Redundant edges are dropped, for example if A is one edit away from B, and B is one edit away from C, there is need to draw the two edit line from A to C.

We draw the nodes as circles, scaled by the number of samples that unique sequence appeared in. If that exact sequence is in the database, is it colored according to genus, defaulting to grey.

Color	RGB value	Meaning
Red	`FF0000`	Phytophthora
Lime	`00FF00`	Peronospora
Blue	`0000FF`	Hyaloperonospora
Yellow	`FFFF00`	Bremia
Cyan	`00FFFF`	Pseudoperonospora
Magenta	`FF00FF`	Plasmopara
Maroon	`800000`	Nothophytophthora
Olive	`808000`	Peronosclerospora
Green	`008000`	Perofascia
Purple	`800080`	Paraperonospora
Teal	`008080`	Protobremia
Dark red	`8B0000`	Other known genus
Dark orange	`FF8C00`	Conflicting genus
Orange	`FFA500`	Synthetic sequence
Grey	`808080`	Not in the database

The edges are all grey, solid for a one base pair edit distance, dashed for a two base pair edit distance, and dotted for a three base pair edit distance.

Viewing the PDF

You should be able to open the PDF file easily, and get something like this - lots of red circles for Phytophthora, some grey circles for sequences not in the database, and plenty of grey straight line edges between them.

https://user-images.githubusercontent.com/63959/94339236-3551ab00-fff0-11ea-96cf-d30ef04fbaf3.png

In the PDF (and XGMML) output, nodes are coloured by genus (red for Phytophthora), but only labelled if in the database at species level.

The edges are solid for a one base pair edit distance, dashed for a two base pair edit distance, and dotted for a three base pair edit distance. All grey.

Viewing the XGMML

You should be able to open the PDF file easily, and while it is interesting it is read only and non-interactive. This is where the XGMML output shines. You will need to install the free open source tool Cytoscape to use this.

Open Cytoscape, and from the top level menu select File, Import, Network from file..., then select summary/thapbi-pict.edit-graph.onebp.xgmml (the XGMML file created above).

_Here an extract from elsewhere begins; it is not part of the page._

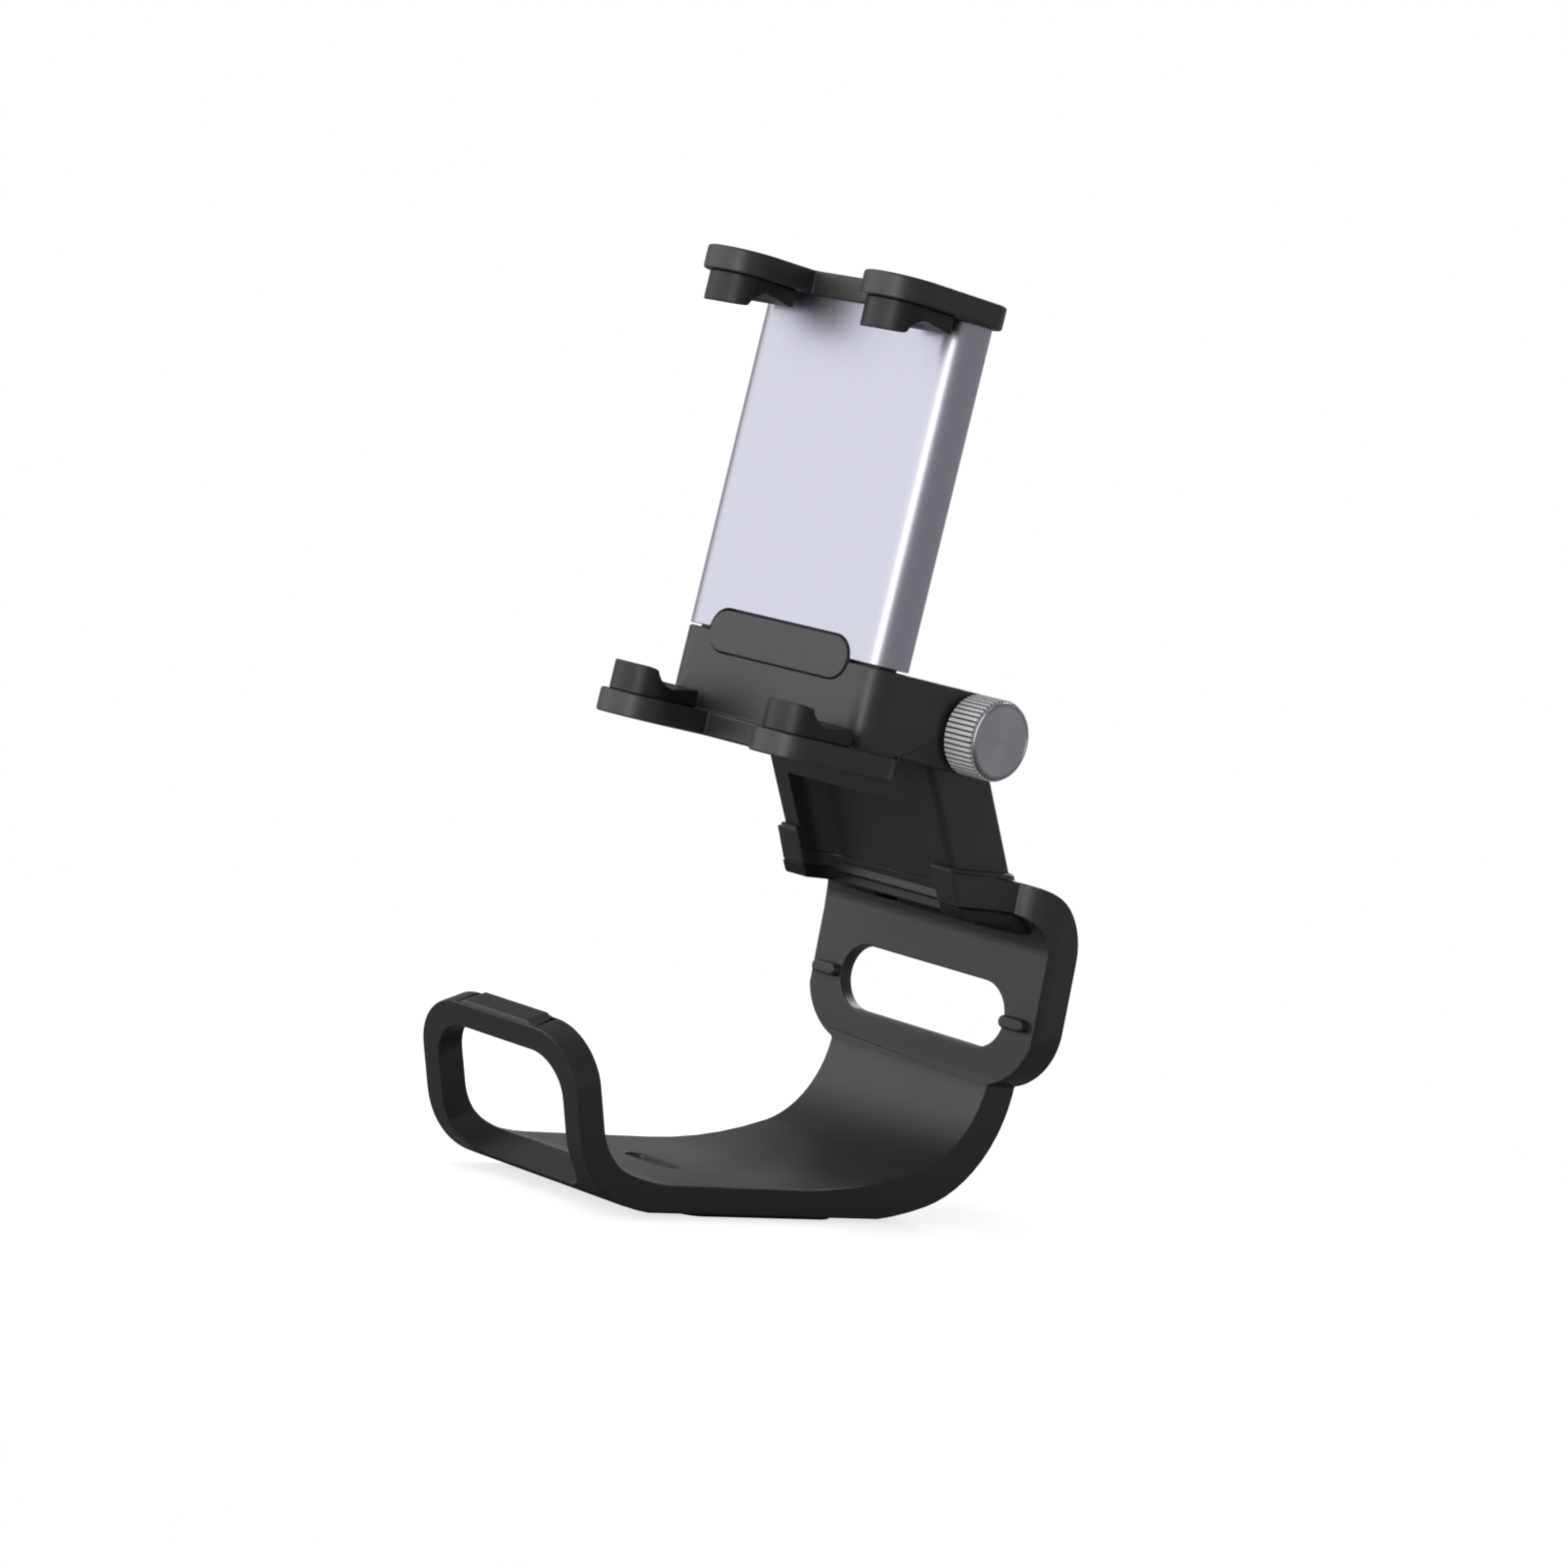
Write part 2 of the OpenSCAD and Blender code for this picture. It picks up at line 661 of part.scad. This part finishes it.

You should get something like this, where initially all the nodes are drawn on top of each other:

https://user-images.githubusercontent.com/63959/94338640-d2f6ab80-ffeb-11ea-9256-760b6f0dfe19.png

From the top level menu select “Layout”, “Perfuse Force Directed Layout”, “Edit-distance-weight”, and you should then see something prettier - if you zoom in you should see something like this:

https://user-images.githubusercontent.com/63959/94338441-1819de00-ffea-11ea-82b8-ef1b83dd03d9.png

This time you can interact with the graph, moving nodes about with the mouse, try different layouts, view and search the attributes of the nodes and edges.

Here the nodes are labelled with the species if they were in the database at species level, or otherwise as the start of the MD5 checksum in curly brackets (so that they sort nicely). The default node colors are as in the PDF output, likewise the grey edge styles.

The node attributes include the full MD5 (so you can lookup the full sequence or classification results for any node of interest), sample count, total read abundance (both numbers shown in the thapbi_pict summary reports), genus (allowing you to do your own color scheme), and species if known.

The edge attributes include Edit-distance (values 1, 2, 3 for number of base pairs difference between sequences) and matching Edit-distance-weight (values 3, 2, 1 used earlier for the layout where we prioritise the small edit distance edges).

Halo effect

In this final screenshot we have zoomed in and selected all 11 nodes in the connected component centered on P. pseudosyringae (Cytoscape highlights selected nodes in yellow):

https://user-images.githubusercontent.com/63959/94338444-1b14ce80-ffea-11ea-8cde-cc4971ba5853.png

The node table view is automatically filtered to show just these nodes, and we can see that all the grey nodes appeared in only one sample each - with the P. pseudosyringae entry in the database in 66 samples, while the one base away P. ilics sequence was in 6 samples.

This kind of grey-node halo around highly abundance sequences is more common when plotting larger datasets. It is consistent with PCR artefacts occurring in just one (or two) samples giving rise to (almost) unique sequences based on the template sequence.